Two British universities have cancelled lectures by international law professor Richard Falk after he co-authored a UN report which concludes that Israel is an “apartheid” regime.
Falk said Middlesex University called off his speech, citing “health and safety” concerns, while University of East London cancelled his lecture, claiming that the approval for the speech had not followed proper procedures.
“As far as I can tell, there is a growing kind of feeling that the educational establishment in Britain, specifically in England, has been kind of intimidated in dealing with those who are seen as critics of Israel,” Falk told the Middle East Eye news portal.
Falk denounced the cancellations as the “intensification” of a trend of restricting academic freedom on university campuses, warning that depriving students of delving into controversial issues restricts their experience for becoming engaged citizens.

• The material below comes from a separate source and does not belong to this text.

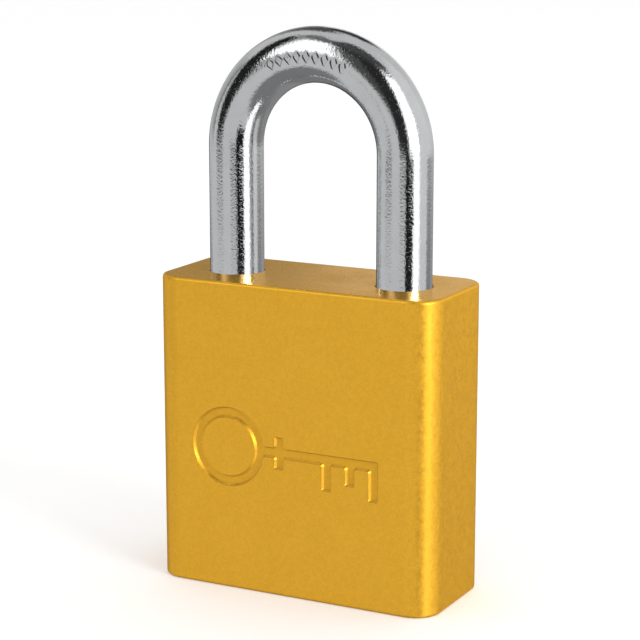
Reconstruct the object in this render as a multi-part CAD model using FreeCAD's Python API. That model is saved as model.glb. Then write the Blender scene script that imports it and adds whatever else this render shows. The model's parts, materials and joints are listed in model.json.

Falk said he has experienced similar assaults on his character after serving as UN special rapporteur on Palestinian human rights from 2008 to 2014.
Since the UN report was published, the Princeton University professor has faced attacks and accusations of bias and anti-Semitism.
He dismissed such criticism as being far from reality and said that Zionist NGOs are trying to “shoot the messenger, rather than address the issues raised in the message.”
“It has been used against a variety of other people - playing the anti-Semitic card rather than dealing with the substance of Palestinian grievances or Israeli violations of international law,” Falk said.
The prominent law professor noted that supporters of Israel will be on weak grounds to discuss the realities in the occupied Palestinian territories, as Israel’s treatment of the Palestinians has fallen below the level of acceptable moral behavior and international legal standards.
Falk’s co-authored report, which was reviewed by three “internationally renowned” jurists before it was published, was withdrawn from the UN website after prompting international uproar.
It documents “apartheid” patterns of discrimination that fragment Palestinian society through “distinct laws, policies and practices.”
“It appears to be an instance where the new UN Secretary-General [Antonio Guterres] gave way to pressure coming particularly from Washington, but also from Israel,” Falk said.
Last week, Under-Secretary-General and Executive Secretary for UN Economic and Social Commission for Western Asia (ESCWA) Rima Khalaf resigned in protest after Guterres ordered the study to be removed from the UN website.
Falk said the controversy over the report gave it an international visibility that it may not have enjoyed had it been just “one more UN report.”